## Start
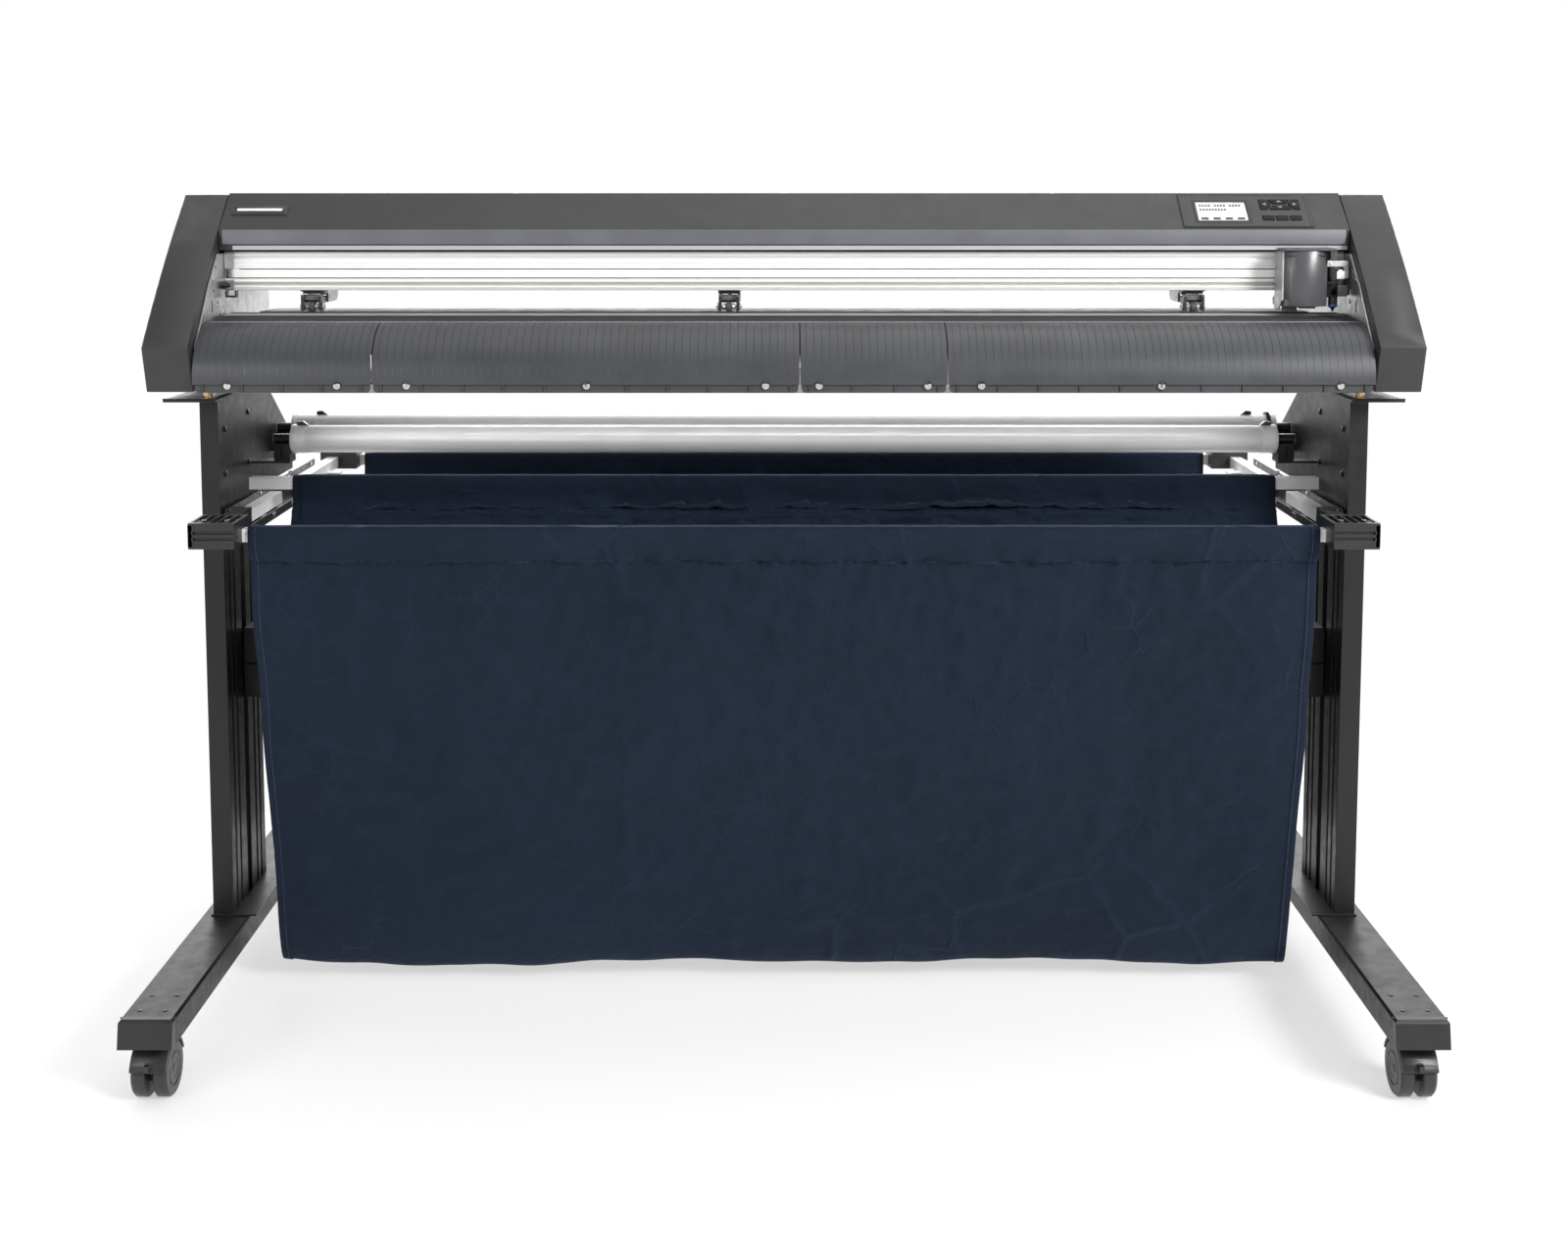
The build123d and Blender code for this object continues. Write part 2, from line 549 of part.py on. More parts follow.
def build_top_cover():
    """The long bent cover over the rail, with a window for the control panel."""
    path = [
        (180, 946), (180, 960), (110, RIDGE_Z - 0.5), (RIDGE_Y, RIDGE_Z),
        (SLOPE_FRONT_Y, SLOPE_FRONT_Z), (SLOPE_FRONT_Y, 1003.5), (SLOPE_FRONT_Y + 2, 1003.5),
        (SLOPE_FRONT_Y + 2, 996),
    ]
    cover = strip_x(path, COVER_WALL, -SIDE_FRAME[1], SIDE_FRAME[1])
    cover -= slope_box(530, 693, 8, 64, -10, 10)
    write_node("top_cover", [cover])


def build_rail():
    """The extruded carriage rail: guide grooves, a belt channel and a slot for the pinch brackets."""
    rail = span_box(-BED_HALF, BED_HALF, RAIL_FRONT, RAIL_BACK, RAIL_LOW, RAIL_HIGH)
    rail -= span_box(-800, 800, -14, RAIL_BACK - 3, RAIL_LOW + 9, RAIL_HIGH - 4)
    for groove_z in (951, 986):
        rail -= span_box(-800, 800, RAIL_FRONT - 1, RAIL_FRONT + 6, groove_z - 2, groove_z + 2)
    rail -= span_box(-800, 800, RAIL_FRONT - 1, RAIL_FRONT + 15, 958.5, 971.5)
    rail -= span_box(-800, 800, RAIL_FRONT - 1, RAIL_FRONT + 1.2, 974, 979)
    rail -= span_box(-800, 800, -22, -12, RAIL_LOW - 1, RAIL_LOW + 6)
    write_node("y_rail", [rail])


def belt_loop(radius, low, high):
    """A solid that fills a belt's loop round both end pulleys."""
    shape = span_box(-BELT_PULLEY_X, BELT_PULLEY_X, BELT_Y - radius, BELT_Y + radius, low, high)
    for x in (-BELT_PULLEY_X, BELT_PULLEY_X):
        shape += rod_z(x, BELT_Y, low, high, radius)
    return shape


def build_drive():
    """The carriage belt with its end pulleys, and the two motors inside the side covers."""
    low, high = 959.8, 970.2
    outer, thick = 6.9, 1.2
    belt = belt_loop(outer, low, high) - belt_loop(outer - thick, low, high)
    pulley = rod_z(BELT_PULLEY_X, BELT_Y, low - 0.8, high + 0.8, outer - thick)
    write_node("drive_belt", [belt] + both_sides([pulley]))

    carriage_motor = span_box(-786, -746, 10, 66, 925, 981)
    carriage_motor += rod_x(-790, -744, 38, 953, 8)
    feed_motor = rod_x(746, 790, -60, 930, 26) + rod_x(743.5, 748, -60, 930, 6)
    gearbox = span_box(746, 760, -46, -14, 888, 918)
    write_node("drive_motors", [carriage_motor, feed_motor + gearbox])


def build_electronics():
    """The main board and power supply in the tray, and the power inlet in the right cover."""
    board = span_box(475, 675, -50, 80, 822, 823.6)
    board += span_box(500, 540, -20, 20, 823, 830)
    board += span_box(570, 660, 30, 60, 823, 836)
    supply = span_box(-640, -480, -60, 60, 816, 850)
    inlet = span_box(758, 786, 160, 180.5, 900, 921)
    inlet -= span_box(762, 782, 164, 185, 903.5, 917.5)
    for x in (767, 772, 777):
        inlet += span_box(x - 1, x + 1, 163, 176, 908, 913)
    write_node("electronics", [board, supply, inlet])
    rocker = prism_x([(168, 932), (181, 931.5), (183.5, 946), (168, 945)], 764, 780)
    write_node("power_switch", [rocker])


# ---- control panel -----------------------------------------------------------------------------
def key_outlines():
    """Each key's (x, distance down the slope) outline."""
    top, bottom = 15.8, 35.3
    middle = (top + bottom) / 2
    keys = {
        "key_left": [(632, top), (640, top), (646, middle - 3), (646, middle + 3), (640, bottom), (632, bottom)],
        "key_right": [(684.5, top), (676.5, top), (670.5, middle - 3), (670.5, middle + 3), (676.5, bottom),
                      (684.5, bottom)],
        "key_up": [(643.5, top), (673, top), (667, middle - 1.8), (649.5, middle - 1.8)],
        "key_down": [(649.5, middle + 1.8), (667, middle + 1.8), (673, bottom), (643.5, bottom)],
    }
    for i, name in enumerate(("key_function_left", "key_function_middle", "key_function_right")):
        x = 632 + i * 18
        keys[name] = [(x, 47.5), (x + 15, 47.5), (x + 15, 56.2), (x, 56.2)]
    return keys


def grown(points, margin):
    """An outline pushed out from its middle by a margin on every corner."""
    x_mid = (min(x for x, _ in points) + max(x for x, _ in points)) / 2
    d_mid = (min(d for _, d in points) + max(d for _, d in points)) / 2
    x_half = max(x for x, _ in points) - x_mid
    d_half = max(d for _, d in points) - d_mid
    x_scale = (x_half + margin) / x_half
    d_scale = (d_half + margin) / d_half
    return [(x_mid + (x - x_mid) * x_scale, d_mid + (d - d_mid) * d_scale) for x, d in points]


def build_control_panel():
    """The raised bezel with its screen, four direction keys and three function keys."""
    panel = slope_box(525.5, 697.5, 3, 69, 0.1, 1.6) + slope_box(530.4, 692.6, 8.4, 63.6, -3, 0.5)
    screen = (547, 613, 19.4, 56.9)
    panel -= slope_box(*screen, -5, 5)
    for name, outline in key_outlines().items():
        panel -= slope_prism(grown(outline, 0.45), -5, 5)
        write_node(name, [slope_prism(grown(outline, 0), -4.5, 2.6)])
    badge = slope_box(-732, -658, 26, 45, 0.1, 1.1)
    write_node("control_panel", [panel, badge])
    write_node("lcd_screen", [slope_box(screen[0] + 0.2, screen[1] - 0.2, screen[2] + 0.2, screen[3] - 0.2, -3, 0.9)])


# ---- carriage ----------------------------------------------------------------------------------
def build_carriage_base():
    """The carriage's guide plate and frame, at its right-hand parking place."""
    base = span_box(655, 701, -46, -37.2, 946, 993)
    for groove_z in (951, 986):
        base += span_box(660, 696, -38, -30.5, groove_z - 1.6, groove_z + 1.6)
    base += span_box(658, 698, -76, -45, 955, 985) - span_box(662, 694, -72, -50, 950, 990)
    base += span_box(700, 711, -56, -46, 950, 988)
    base += rod_z(678, -66, 940, 956, 6)
    write_node("carriage_base", [base])


def cover_plan(inset):
    """The carriage cover seen from above, moved inwards by an inset: straight sides and a bowed front."""
    left = CARRIAGE_LEFT + inset
    right = CARRIAGE_RIGHT - inset
    back = -58.0 + 2 * inset
    side_front = -79.0 + inset / 2
    middle = (left + right) / 2 - 6
    walls = Polyline((left, side_front), (left, back), (right, back), (right, side_front))
    front = ThreePointArc((right, side_front), (middle, -90.0 + inset), (left, side_front))
    return make_face(walls.edges() + front.edges())


def build_carriage_cover():
    """The hollow cover of the carriage and the flat lid over it."""
    low, high = 924.5, 996.5
    wall = 2.2
    left, right = CARRIAGE_LEFT, CARRIAGE_RIGHT
    shell = Pos(0, 0, low) * extrude(cover_plan(0), amount=high - low)
    shell -= Pos(0, 0, low - 1) * extrude(cover_plan(wall), amount=high - low - 1.5)
    shell -= span_box(left + wall, right - wall, -66, -53, low - 1, high - 2.5)
    shell -= span_box(left - 1, left + 7, -100, -50, low - 1, low + 9)
    lid = span_box(left - 2, right + 9, -90.5, -53, high + 0.4, high + 3)
    lid_post = span_box(left + 10, right - 10, -75, -60, high - 1, high + 1)
    write_node("carriage_cover", [shell + lid + lid_post])


def build_tool_holder():
    """The holder that presses the blade down: guide block, clamp, blade body and end knob."""
    tool = span_box(711.4, 720, -61, -47, 938, 978)
    tool += span_box(711.4, 733, TOOL_Y - 7, -55, 937, 951)
    for low, high, radius in ((925, 974.8, 5), (955, 968, 6.4), (928, 931, 6)):
        tool += rod_z(TOOL_X, TOOL_Y, low, high, radius)
    tool += rod_x(732, 738.2, TOOL_Y + 3, 944, 6)
    tip = Pos(TOOL_X, TOOL_Y, 921.2) * Cone(0.8, 4.2, 8)
    write_node("tool_holder", [tool + tip])


def pinch_bracket(x):
    """The bracket that slides under the rail and carries one pinch arm between two lugs."""
    top = RAIL_LOW - 0.3
    bracket = span_box(x - 14, x + 14, -24, 22, 937.4, top)
    bracket += span_box(x - 12, x + 12, -21.6, -12.4, 942, RAIL_LOW + 5.6)
    lug = [(0, top), (58, top), (56, 932), (46, 925), (0, 925)]
    for x0, x1 in ((x - 14, x - 10.5), (x + 10.5, x + 14)):
        bracket += prism_x(lug, x0, x1)
    return bracket - rod_x(x - 20, x + 20, PINCH_PIVOT_Y, PINCH_PIVOT_Z, PINCH_PIN_RADIUS + RUNNING_GAP)


def pinch_arm(x):
    """The forked arm on its pivot pin, with a crosspiece above the roller."""
    arm = span_box(x - 10, x + 10, -24, 15, 926, 933)
    arm += span_box(x - 13.5, x + 13.5, -20, -14, 926, 933)
    arm += span_box(x - 13.5, x + 13.5, -31, -25, 929, 936.8)
    cheek = [(-38, 915.5), (-38, 936.8), (-26, 936.8), (-24.5, 933), (-15, 933), (-15, 922), (-24, 915.5)]
    for x0, x1 in ((x - 13.5, x - 9.8), (x + 9.8, x + 13.5)):
        arm += prism_x(cheek, x0, x1)
    arm += rod_x(x - 14, x + 14, PINCH_PIVOT_Y, PINCH_PIVOT_Z, PINCH_PIN_RADIUS)
    return arm - rod_x(x - 20, x + 20, GRIT_Y, PINCH_Z, PINCH_AXLE_RADIUS + RUNNING_GAP)


def build_pinch_rollers():
    """Three pinch rollers, each in a forked arm on a bracket."""
    hub_radius = 4.0
    for number, x in enumerate(PINCH_X, start=1):
        write_node(f"pinch_bracket_{number}", [pinch_bracket(x)])
        write_node(f"pinch_arm_{number}", [pinch_arm(x)])
        rubber = rod_x(x - 3.5, x + 3.5, GRIT_Y, PINCH_Z, PINCH_RADIUS)
        rubber -= rod_x(x - 4, x + 4, GRIT_Y, PINCH_Z, hub_radius)
        hub = rod_x(x - 9, x + 9, GRIT_Y, PINCH_Z, hub_radius)
        hub += rod_x(x - 13.5, x + 13.5, GRIT_Y, PINCH_Z, PINCH_AXLE_RADIUS)
        write_node(f"pinch_roller_{number}", [rubber, hub])


def build_media_drive():
    """The grit roller, and the shaft and lever that lift the pinch arms."""
    grit = rod_x(-734, 734, GRIT_Y, GRIT_Z, GRIT_RADIUS) + rod_x(-742.5, 742.5, GRIT_Y, GRIT_Z, 6)
    write_node("grit_shaft", [grit])
    shaft = rod_x(-742.5, 742.5, SET_SHAFT_Y, SET_SHAFT_Z, 4) + rod_x(-735, 735, SET_SHAFT_Y, SET_SHAFT_Z, 5)
    lever_outline = [(24, 961), (40, 960), (150, 938), (188, 924), (186, 916), (148, 929), (30, 948)]
    shaft += prism_x(lever_outline, 716, 724)
    shaft += prism_x([(186, 927), (206, 919), (203, 909), (183, 916)], 710, 729)
    write_node("set_lever", [shaft])


def main():
    os.makedirs("parts", exist_ok=True)
    build_casters()
    build_feet()
    build_legs()
    build_cross_beam()
    build_stand_plates()
    build_roll_shafts()
    build_basket_channels()
    build_basket_frames()
    build_basket_cloth()
    build_side_frames()
    build_base_frame()
    build_platen()
    build_apron()
    build_side_covers()
    build_top_cover()
    build_rail()
    build_drive()
    build_electronics()
    build_control_panel()
    build_carriage_base()
    build_carriage_cover()
    build_tool_holder()
    build_pinch_rollers()
    build_media_drive()


main()
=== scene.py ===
import bisect
import json
import math

import bmesh
import bpy
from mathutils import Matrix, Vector, noise


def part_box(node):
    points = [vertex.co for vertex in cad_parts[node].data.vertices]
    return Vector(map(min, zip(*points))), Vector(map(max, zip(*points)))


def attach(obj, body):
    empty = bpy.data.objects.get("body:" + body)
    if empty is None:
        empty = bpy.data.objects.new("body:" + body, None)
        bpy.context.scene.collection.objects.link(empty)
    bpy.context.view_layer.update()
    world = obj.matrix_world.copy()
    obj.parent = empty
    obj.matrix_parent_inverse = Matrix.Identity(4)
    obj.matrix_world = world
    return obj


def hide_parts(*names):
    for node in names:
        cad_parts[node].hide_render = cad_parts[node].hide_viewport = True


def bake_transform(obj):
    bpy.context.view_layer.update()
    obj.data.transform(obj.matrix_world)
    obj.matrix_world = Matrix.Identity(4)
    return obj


# The looks of a floor-standing vinyl cutter. Metres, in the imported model's frame: +Z is up, +X is to the
# right, the front faces -Y, and the origin is on the floor under the middle of the machine.
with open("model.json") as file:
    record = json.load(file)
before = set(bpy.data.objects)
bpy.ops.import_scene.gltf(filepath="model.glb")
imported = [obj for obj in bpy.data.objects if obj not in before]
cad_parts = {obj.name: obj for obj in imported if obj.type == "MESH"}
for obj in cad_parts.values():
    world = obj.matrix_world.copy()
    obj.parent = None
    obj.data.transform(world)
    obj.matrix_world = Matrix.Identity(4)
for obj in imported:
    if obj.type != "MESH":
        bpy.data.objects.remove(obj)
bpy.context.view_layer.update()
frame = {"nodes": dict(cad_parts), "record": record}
nodes = frame["nodes"]

SHARP_ANGLE = math.radians(32)
MM = 0.001
LEG_PLANE_Y = -57.0
SIDES = (-1, 1)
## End
> Work to be completed
Count the lines above that contain the word "imported", and give only that number.

> Output for this task
4